__Goal of the exercise__. Copy out all lines with the word "joints" in them.

__Dataset extract__.
========================================================================

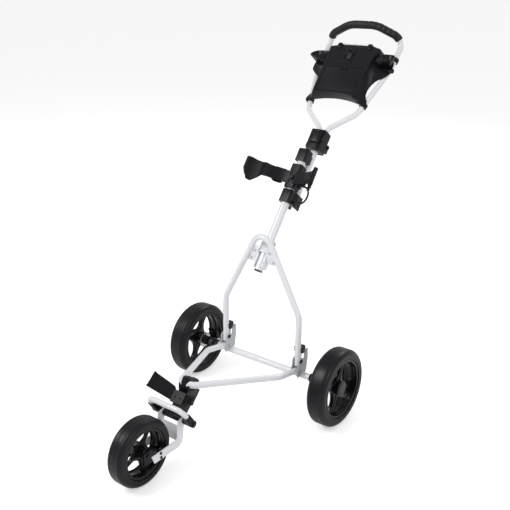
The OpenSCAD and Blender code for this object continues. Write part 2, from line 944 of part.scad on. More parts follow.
module shaft_upper() {
    from = hinge_at - hinge_tail;
    place() on_shaft() color(white) translate([0, shaft_gap, 0]) difference() {
        translate([0, 0, from]) cylinder(r = upper_r, h = clamp_split - 8 - from);
        translate([0, 0, from - 1]) cylinder(r = upper_r - tube_wall, h = 300);
        across(bolt_r + run_fit, -30, 30, 0, hinge_at);
    }
}

// ---- folding clamp ----
module clamp_yoke() {
    y0 = shaft_gap - clamp_depth;
    y1 = shaft_gap + clamp_depth;
    place() on_shaft() color(black) difference() {
        union() {
            rounded_post(
                -clamp_half, clamp_half, y0, y1, clamp_from, clamp_split - pass_gap, 6
            );
            both_sides() {
                across(knuckle_r, knuckle_half + pass_gap, clamp_half, knuckle_y, clamp_split);
                translate([knuckle_half + pass_gap, knuckle_y - 12, clamp_split - 22])
                    cube([clamp_half - knuckle_half - pass_gap, 18, 20]);
                side_plate(8, 12) {
                    translate([lever_y, lever_at - 6]) square([y0 - lever_y + 2, 12]);
                    translate([lever_y, lever_at]) circle(r = 6);
                }
            }
        }
        translate([0, shaft_gap, clamp_from - 1])
            cylinder(r = upper_r + seat_fit, h = clamp_split - clamp_from - 7 + seat_fit);
        across(
            knuckle_r + pass_gap, -knuckle_half - pass_gap, knuckle_half + pass_gap,
            knuckle_y, clamp_split
        );
        across(bolt_r + run_fit, -40, 40, knuckle_y, clamp_split);
        across(3 + run_fit, -20, 20, lever_y, lever_at);
    }
}

module clamp_pins() {
    place() on_shaft() color(steel) {
        cross_bolt(bolt_r, clamp_half + seat_fit, knuckle_y, clamp_split, 6);
        cross_bolt(3, 12 + seat_fit, lever_y, lever_at, 5);
    }
}

module clamp_lever() {
    y0 = shaft_gap - clamp_depth;
    half = 8 - pass_gap;
    place() on_shaft() color(black) difference() {
        union() {
            across(5.6, -half, half, lever_y, lever_at);
            translate([-half, y0 - 8, lever_at]) cube([2 * half, 7, 12]);
            rounded_post(-21, 21, y0 - 9, y0 - 1, lever_at + 7, lever_at + 55, 3);
        }
        across(3 + run_fit, -20, 20, lever_y, lever_at);
    }
}

module handle_root() {
    y0 = shaft_gap - clamp_depth;
    y1 = shaft_gap + clamp_depth;
    place() {
        color(black) difference() {
            on_shaft() difference() {
                union() {
                    rounded_post(
                        -clamp_half, clamp_half, y0, y1, clamp_split + pass_gap, clamp_to, 6
                    );
                    across(knuckle_r, -knuckle_half, knuckle_half, knuckle_y, clamp_split);
                    translate([-knuckle_half, knuckle_y - 10, clamp_split + 3])
                        cube([2 * knuckle_half, 14, 20]);
                }
                both_sides() across(
                    knuckle_r + pass_gap, knuckle_half, clamp_half + 1,
                    knuckle_y, clamp_split
                );
                across(bolt_r + run_fit, -40, 40, knuckle_y, clamp_split);
            }
            on_handle() both_sides() translate([root_x, 0, -34])
                cylinder(r = handle_r + seat_fit, h = 60);
        }
    }
}

// ---- handle ----
handle_side = [
    [root_x, 0, -33], [root_x, 0, 16], [flare_x, 0, flare_t], [handle_half, 0, widen_t],
    top_bend, grip_side, to_grip([arch_top, grip_rise])
];
handle_path = mirrored(handle_side);
handle_bends = round_list([0, 28, 60, 100, 30, 38, 110]);

module handle_loop() {
    place() on_handle() color(white) pipe(handle_path, handle_bends, handle_r, 1.4);
}

module handle_grip() {
    p = mirrored([grip_start, grip_side, to_grip([arch_top, grip_rise])]);
    place() on_handle() color(black) difference() {
        bar(p, [0, 38, 110, 110, 38, 0], grip_r);
        bar(p, [0, 38, 110, 110, 38, 0], handle_r + seat_fit, 1);
    }
}

// ---- console ----
function tube_x(t) = flare_x + (handle_half - flare_x) * (t - flare_t) / (widen_t - flare_t);

module on_cup() {
    translate([cup_x, cup_y, cup_t]) rotate([handle_lean + 15, 0, 0]) children();
}

module console_shell(inset = 0) {
    low = inset;
    hull() {
        for (c = [[78, 116 + low], [94, 332 - low]])
            translate([inset - c.x, console_front + inset, c.y])
                cube([2 * (c.x - inset), 2, 2]);
        for (c = [[handle_half - 28, 114 + low], [handle_half - 4, 332 - low]])
            translate([inset - c.x, console_back - 2 + min(inset, 1) * 2.5, c.y])
                cube([2 * (c.x - inset), 2, 2]);
    }
}

// the round bites out of the tray's two sides and its lower edge
module console_bites(wall = 0) {
    both_sides() translate([handle_half + 20, 0, 180]) rotate([90, 0, 0])
        cylinder(r = 58 + wall, h = 90);
    translate([0, 0, -178]) rotate([90, 0, 0]) cylinder(r = 309 + wall, h = 90, $fn = 128);
}

module clip_rings() {
    both_sides() for (t = [console_bottom + 9, 312])
        clip_axis(t) cylinder(r = handle_r + 4, h = 16, center = true);
}

module clip_axis(t) {
    top = t > widen_t;
    translate([top ? handle_half : tube_x(t), 0, t])
        rotate([0, top ? 0 : atan((handle_half - flare_x) / (widen_t - flare_t)), 0])
            children();
}

// a cup and the wing that joins it to the side of the tray
module cup_wing() {
    hull() {
        on_cup() translate([0, 0, -cup_len])
            cylinder(r1 = cup_tip, r2 = cup_r + cup_wall, h = cup_len, $fn = 32);
        translate([handle_half - 44, console_front + 12, cup_t - 26]) cube([2, 24, 52]);
    }
}

module cup_hollow() {
    on_cup() translate([0, 0, 3 - cup_len])
        cylinder(r1 = cup_tip - cup_wall, r2 = cup_r, h = cup_len - 3);
    on_cup() translate([0, 0, -0.01]) cylinder(r = cup_r, h = 30);
}

// the space inside the moulded tray, round the bin behind the lid
module console_hollow() {
    inside = lid_half - 7;
    difference() {
        console_shell(console_wall);
        console_bites(console_wall);
        clip_rings();
        both_sides() cup_wing();
        translate([-lid_half - 8, console_front, lid_bottom - 4])
            cube([2 * lid_half + 16, 14, 20]);
        translate([-inside - 3, console_front, lid_bottom + 4])
            cube([2 * inside + 6, console_depth - 2.5, lid_top - lid_bottom - 7]);
        translate([-lid_half - 3, console_front, lid_bottom])
            cube([2 * lid_half + 6, lid_t + 4, lid_top - lid_bottom + 3]);
    }
}

module console_tray() {
    inside = lid_half - 7;
    wire_t = console_top + 4;
    place() on_handle() color(black) difference() {
        union() {
            difference() {
                console_shell();
                console_hollow();
            }
            clip_rings();
            both_sides() {
                cup_wing();
                translate([ear_x, console_front + 6, console_top - 8])
                    cylinder(r = 5, h = 18);
                translate([8, console_front - 5, clip_t - 4]) cube([3, 6, 12]);
            }
        }
        console_bites();
        both_sides() {
            cup_hollow();
            across(1 + seat_fit, ear_x - 6, ear_x + 6, console_front + 6, wire_t);
            for (t = [console_bottom + 9, 312])
                clip_axis(t) cylinder(r = handle_r + seat_fit, h = 60, center = true);
        }
        translate([-lid_half, console_front - 1, lid_bottom])
            cube([2 * lid_half, lid_t + 1.4, lid_top - lid_bottom]);
        translate([-lid_half, console_front - 1, lid_bottom])
            cube([2 * lid_half, 9, 9]);
        translate([-inside, console_front - 1, lid_bottom + 7])
            cube([2 * inside, console_depth - 4, lid_top - lid_bottom - 13]);
        across(
            1.5 + run_fit, -lid_half - 5, lid_half + 5, console_front + 1.6, lid_bottom + 3
        );
        across(1.5 + run_fit, -12, 12, console_front - 3, clip_t + 3);
    }
}

// the flat cover that closes the back of the tray
module console_cover() {
    place() on_handle() color(black) difference() {
        intersection() {
            console_shell(console_wall + seat_fit);
            translate([-200, console_back - 2, 0]) cube([400, 2, 400]);
        }
        console_bites(console_wall + seat_fit);
        both_sides() for (t = [console_bottom + 9, 312])
            clip_axis(t) cylinder(r = handle_r + 4 + seat_fit, h = 16.2, center = true);
        both_sides() translate([handle_half - 46, console_back - 6, cup_t - 38]) cube([60, 20, 66]);
        both_sides() translate([handle_half - 46, console_back - 6, 100]) cube([60, 20, 38]);
    }
}

module console_lid() {
    half = lid_half - pass_gap;
    place() on_handle() color(black) {
        translate([-half, console_front + 0.2, lid_bottom + 1.5])
            cube([2 * half, lid_t, lid_top - lid_bottom - 1.5 - pass_gap]);
        across(1.5, -lid_half - 4, lid_half + 4, console_front + 1.6, lid_bottom + 3);
        translate([-14, console_front - 2, lid_top - 8]) cube([28, 3, 4]);
    }
}

module card_clip() {
    half = 8 - pass_gap;
    place() on_handle() color(grey) {
        across(2.6, -half, half, console_front - 3, clip_t + 3);
        across(1.5, -10.8, 10.8, console_front - 3, clip_t + 3);
        translate([-half, console_front - 4.5, clip_t - 18]) cube([2 * half, 2.5, 22]);
        translate([-half, console_front - 2.4, clip_t - 18]) cube([2 * half, 2, 3]);
        translate([-half, console_front - 8, clip_t + 2]) cube([2 * half, 5, 2.5]);
    }
}

module card_wire() {
    place() on_handle() color(steel)
        across(1, -ear_x - 5, ear_x + 5, console_front + 6, console_top + 4);
}

axle_tube();
axle_stubs();
lower_frame();
left_bracket();
right_bracket();
pivot_bolts();
bracket_rivets();
latch_pins();
left_latch();
right_latch();
left_release();
right_release();
brake_post();
brake_lever();
nose_casting();
nose_pin();
lower_cradle();
loop_lugs();
base_loop();
a_frame();
arch_bracket();
shaft_bolts();
arch_screws();
shaft_lower();
shaft_cap();
pivot_collar();
collar_pin();
upper_cradle();
cradle_screws();
upper_strap();
shaft_head();
shaft_upper();
clamp_yoke();
clamp_pins();
clamp_lever();
handle_root();
handle_loop();
handle_grip();
console_tray();
console_cover();
console_lid();
card_clip();
card_wire();
front_fork();
axle_blocks();
front_axle();
track_screws();
front_tyre();
front_rim();
front_bushes();
left_tyre();
left_rim();
left_bushes();
left_hub_cap();
brake_ring();
right_tyre();
right_rim();
right_bushes();
right_hub_cap();
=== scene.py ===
# %% [markdown]
# # A golf push cart
# This lesson dresses a packed cart: the frame holds every tube, hinge and wheel at its real
# place, and each cell below adds one finish or one detailed piece. Lengths are in metres.

# %% Load the cart
import bpy
import bmesh
import json
from math import sin, cos, tan, pi, radians, degrees, sqrt, atan2
from mathutils import Vector, Matrix


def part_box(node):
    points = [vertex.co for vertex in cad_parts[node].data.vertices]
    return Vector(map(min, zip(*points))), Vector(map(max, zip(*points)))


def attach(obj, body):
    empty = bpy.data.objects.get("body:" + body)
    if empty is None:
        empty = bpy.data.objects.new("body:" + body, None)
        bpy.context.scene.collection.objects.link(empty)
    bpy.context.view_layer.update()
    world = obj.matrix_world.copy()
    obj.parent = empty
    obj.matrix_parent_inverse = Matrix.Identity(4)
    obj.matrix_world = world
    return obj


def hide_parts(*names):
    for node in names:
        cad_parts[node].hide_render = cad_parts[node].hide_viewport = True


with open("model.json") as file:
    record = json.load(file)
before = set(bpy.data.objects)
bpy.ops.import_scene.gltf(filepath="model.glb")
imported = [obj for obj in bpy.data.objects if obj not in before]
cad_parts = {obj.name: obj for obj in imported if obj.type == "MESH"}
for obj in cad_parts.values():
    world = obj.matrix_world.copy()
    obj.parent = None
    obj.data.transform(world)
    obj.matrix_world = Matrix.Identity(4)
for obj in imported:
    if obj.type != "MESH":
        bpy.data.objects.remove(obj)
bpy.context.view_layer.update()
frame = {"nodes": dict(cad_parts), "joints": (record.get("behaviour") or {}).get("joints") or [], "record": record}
nodes = frame["nodes"]
scene = bpy.context.scene
joints = {j["name"]: j for j in frame["joints"]}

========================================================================

__Result of this exercise__.
frame = {"nodes": dict(cad_parts), "joints": (record.get("behaviour") or {}).get("joints") or [], "record": record}
joints = {j["name"]: j for j in frame["joints"]}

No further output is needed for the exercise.